Some 55 years later, I still remember the excitement of working with my mother and father as we made presents. My dad and I would sneak down to the basement to build a wooden boat for one of my brothers. The unfinished project was hidden carefully between work sessions. With four boys, my parents invested considerable time secretly helping us make presents. We were learning valuable lessons. They were spending precious time with us. 

Was Christmas different that year? Yes. As my brothers opened the presents I made, I got the biggest blessing. Some of the presents my younger siblings made weren’t in the Sears Wish Book, but each gift came wrapped with their love and eager anticipation. 

No doubt, my parent’s pastoral family budget was blessed that year. But four young boys were gifted with the joy of pouring themselves into blessing others.

There is another Family of Three that decided to give a personal, homemade Gift to their children. The Bible hints at their Gift plans. “It was the precious blood of Christ, the sinless, spotless Lamb of God. God chose him as your ransom long before the world began . . .” 1 Peter 1:19-20a NLT

The Heavenly Trio knew that someday, the Gift would be needed. Tragically, the kids messed up, and the perfectly planned Gift was urgently needed. The roll-out plan was humble. A young girl and a shameful pregnancy. Unwelcome taxes. A smelly barn. 

There was one flashy part of the plan. An angel visited some average-Joe shepherds and said, “Don’t be afraid! I bring you good news that will bring great joy to all people. The Savior—yes, the Messiah, the Lord—has been born today in Bethlehem, the city of David! And you will find a baby wrapped snugly in strips of cloth lying in a manger.” Luke 2;10-12 NLT

The Gift Baby kept giving. Hope. Healing. Life. Truth. Restoration. But the greatest joy in the Gift was that it was handcrafted for everyone on planet Earth.

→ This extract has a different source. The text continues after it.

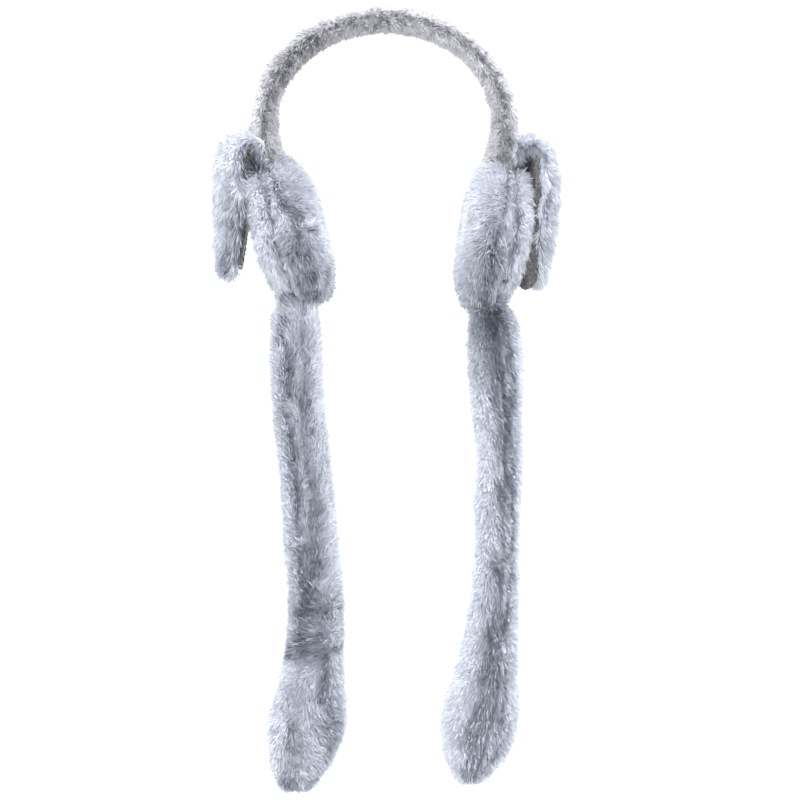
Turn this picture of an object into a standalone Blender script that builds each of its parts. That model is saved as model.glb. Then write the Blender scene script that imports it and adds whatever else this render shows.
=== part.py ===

Check it out. “What we do see is Jesus, who for a little while was given a position ‘a little lower than the angels’; and because he suffered death for us, he is now “crowned with glory and honor,’ Yes by God’s grace, Jesus tasted death for everyone.” Hebrews 2:9 NLT

There were always one or two spectacular gifts in the Sears catalog that were just too expensive to imagine finding under our Christmas tree. Here’s the Good News. The most expensive, extravagant Gift in human history is free! Handcrafted just for you.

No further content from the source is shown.